After waiting a bit verify that you instance actually has been deleted:

[psiTurk server:off mode:sdbx #HITs:0]$ db aws_list_instances
There are no DB instances associated with your AWS account in region  us-east-1

Overall we think this is pretty cool and nicely leverages the fact that you already got a Amazon Web Services account when you signed up to use Amazon Mechanical Turk! However, remember, this can incur hosting charges. We have set things up so that this process creates very small, very simple RDS instances (which are the cheapest kind). However, leaving an instance running – or multiple instances – for a really long time can incur service charges which will be billed to your account by Amazon at the end of the month (you may not realize the charges until later).

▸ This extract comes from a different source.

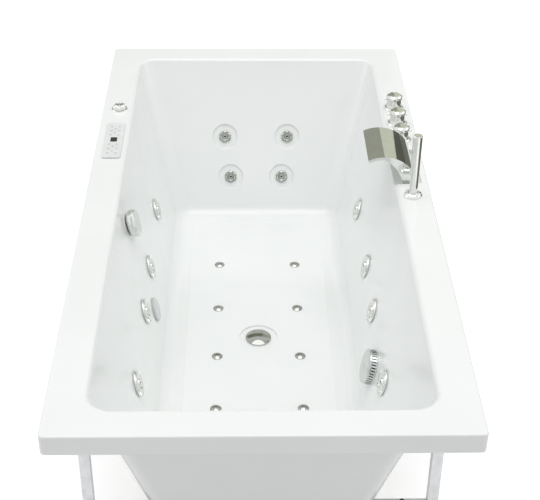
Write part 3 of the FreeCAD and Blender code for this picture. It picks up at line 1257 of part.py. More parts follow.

The point is that using a free MySQL database hosted by your university or another provider may be better, but this solution is available for researchers who can afford to pay the hosting fee and would like everything in one place.

Obtaining a free MySQL database via OpenShift

If you are hosting your experiment on OpenShift, if you add a MySQL cartridge to your gear, psiTurk will automatically save data to that db instead of to whatever is specified in your database_url config. OpenShift gears, including using MySQL cartridges, are free unless you change default configuration settings.